Sunday, June 10, 2012

1/365
Heavenly-Mindedness
Today in church the pastor was preaching on Psalm 90:12. "So teach us to number our days, that we may gain a heart of wisdom." He mentioned that one way to gain a heart of wisdom is to cultivate heavenly-mindedness. I really liked that term. Lately in my own life I have been feeling a need to cultivate some heavenly-mindedness and I felt that God was leading me to begin a blog that would be both an exercise and a testimony to God's work in my life.
So for the next 365 days I will take time to ponder the greatness of God, and post some of my thoughts on the matter here it is my hope and prayer both that this journal will create habit in my life of seeking the Lord and sharing His work in my life and will encourage you, my readers, to do the same.
I suppose I should give a word of introduction in case there are people reading these posts that do not know me. My name, or what I will go by on this site, is Rachel Kayelien. I am in my early 20's and will be getting married in November to both the love of my life and the man of my dreams. I count myself very blessed to find both those things in the one man God had set apart for me. I will refer to the people in my life simply by some kind of initial. My father is a law officer, and therefore I have to be mindful of things that I post on this wonderful thing called the internet. My mother is a teacher, and I am the oldest of four children. This means that I am a bit of an overachiever, and that I like to keep myself occupied with worthy projects. I have just graduated from a Christian college, and I am a writer and a musician, with my degree in Vocal Music Performance. Above all, I desire to find the presence of God in every moment of my life. At the risk of sounding trite I seek to live Coram Deo, or before the face of God.

I was reading through the rest of Psalm 90 today, as I was thinking over the sermon from this morning. Two verses that the minister had not mentioned caught my attention. Verse 14 reads, "O satisfy us early with thy mercy; that we may rejoice and be glad all our days." Something that I have struggled with for a few years is the idea that meeting God face to face is something that is best done in the early morning. Jesus set this example Himself with His habit of rising early to seek the face of His Father before He faced the rest of the day. I have noticed myself that the days I do devotions before I do anything else, I am much more joyful, thankful and grateful. I realize that this verse could also be interpreted as saying "Let us be satisfied with Thy mercy early (in our lives) that we may rejoice and be glad all (the rest of) our days." But I like the idea of making God the first thought of every day. I don't know that I will always be able to live up to that, but it is definitely a goal to make.
Verse 17 reads, "And let the beauty of the Lord our God be upon us: and establish thou the work of our hands upon us; yea, the work of our hands establish thou it." The first part of that verse was what struck me. Normally, I do not think of the beauty of God as being something that needs to be upon me. The more I ponder the idea, the more I think that being overcome with the beauty of the Lord would be a good thing. How differently would I live my life if the most powerful thought I had in my day was how beautiful the Lord my God is? That should be the most powerful thought of my day, and yet it isn't. That shames me. I count myself a Christian and yet I must confess that worldly things often eclipse the beauty of my God in my thoughts...That is not something I am proud of, at all.
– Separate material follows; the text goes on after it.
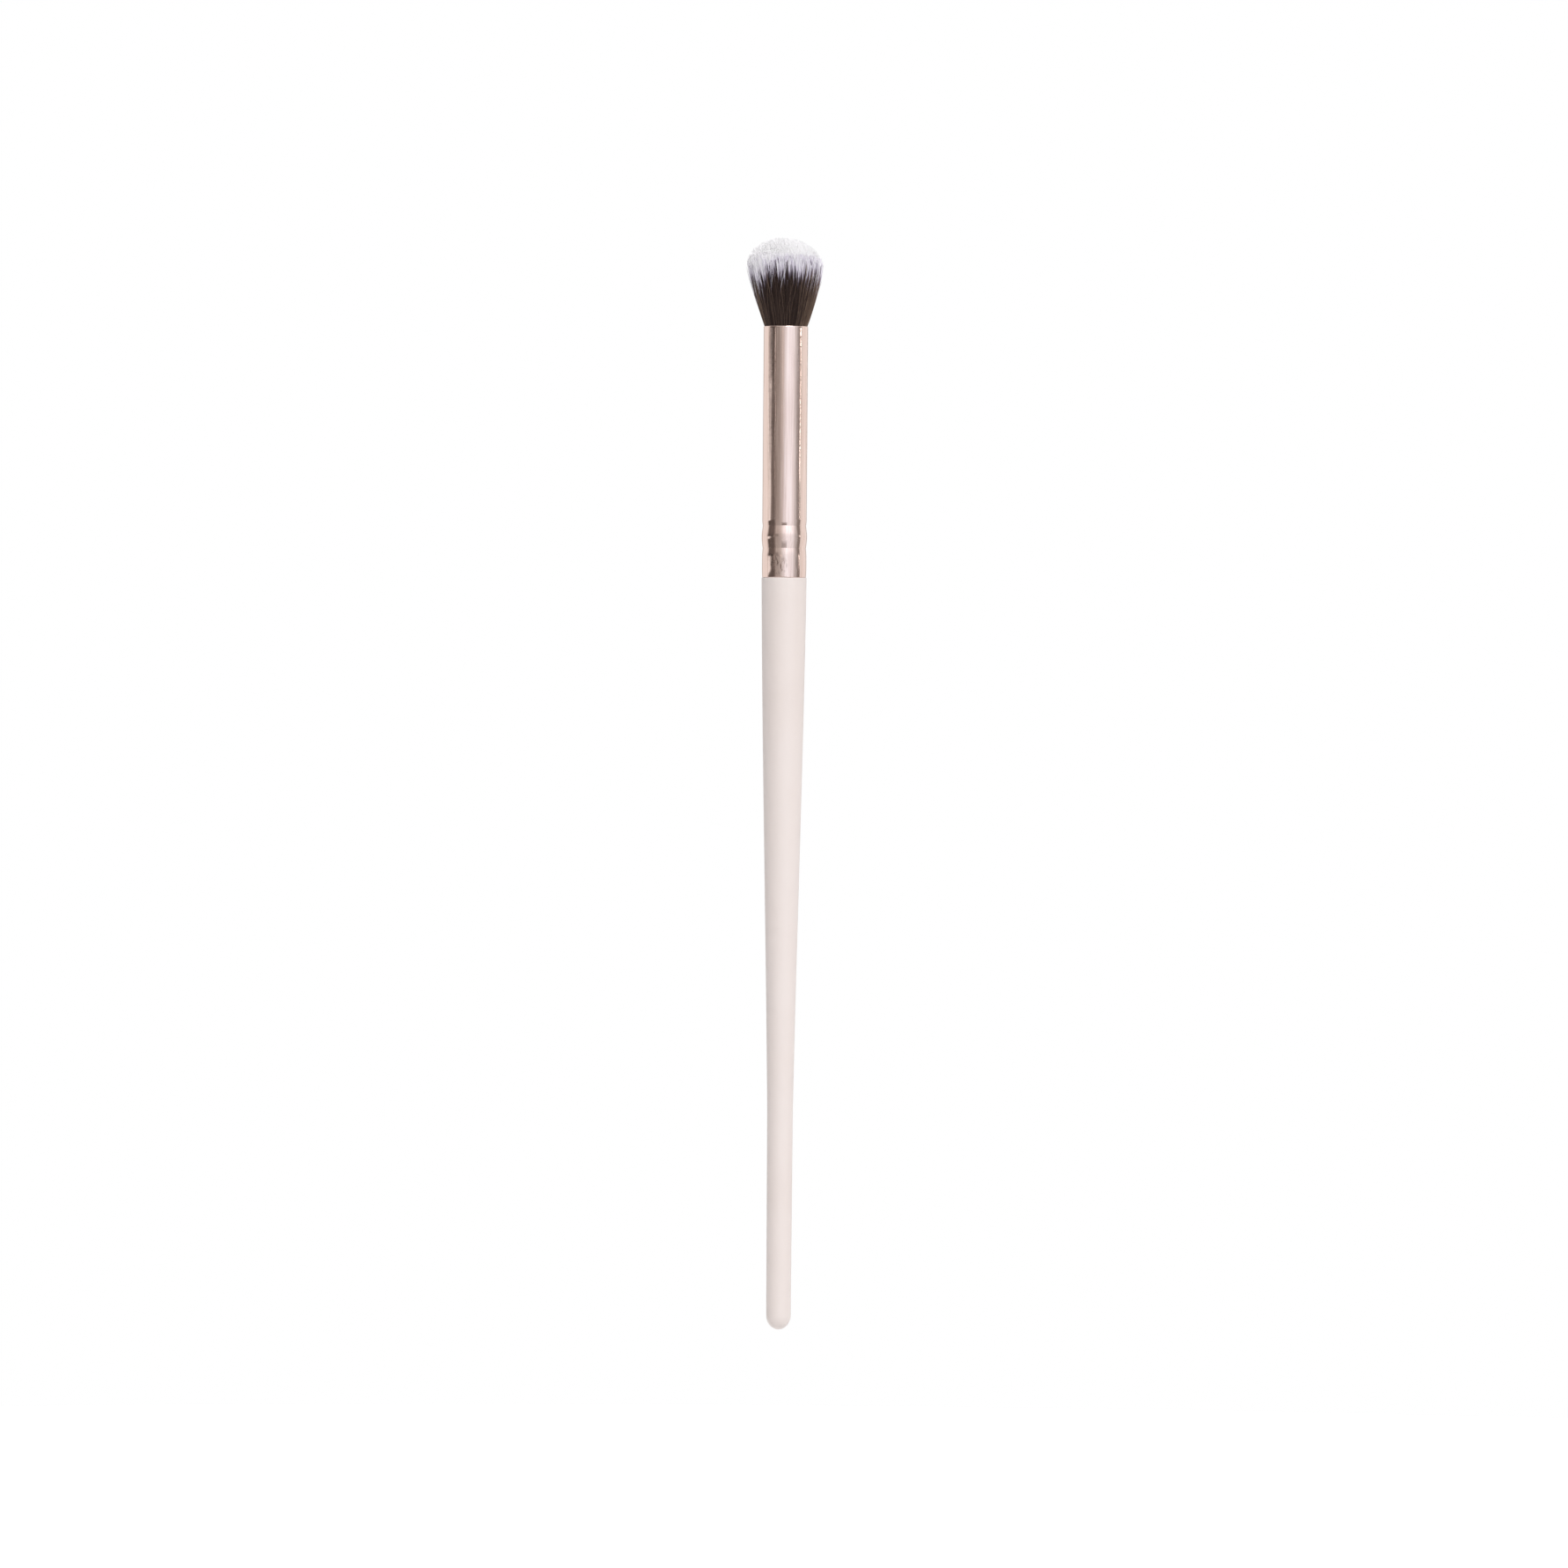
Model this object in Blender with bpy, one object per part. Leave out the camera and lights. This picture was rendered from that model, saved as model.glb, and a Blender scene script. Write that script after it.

There is a line in The Fellowship of the Ring by J.R.R. Tolkein that I have been rereading over the past few weeks that comes to mind right now. Gimli, the dwarf is leaving Lothlorien with the rest of the Company, and he is mourning the loss of the presence of the fair Lady Galadriel. He says as the boat he sits in slips out of that land, "Hence I shall call nothing fair, unless it be her gift to me." And through the rest of that saga, through two more thick volumes, Gimli calls nothing fair unless he calls it less fair than the Lady of the Wood. I know I am not so careful with my words, but I wonder what the outcome would be if we Christians held back words of absolute praise unless it was to praise God and His character and gifts? I think we would soon discover a love for His presence that may be lacking in our present lives. I challenge you, my readers to take special note of all the things you call fair or good this week and evaluate them before the Word of God. Keep a list if that makes it easier for you. Consider taking a day to call nothing good unless it is God or one of His rich gifts.

Praying for blessing on your journey to heaven.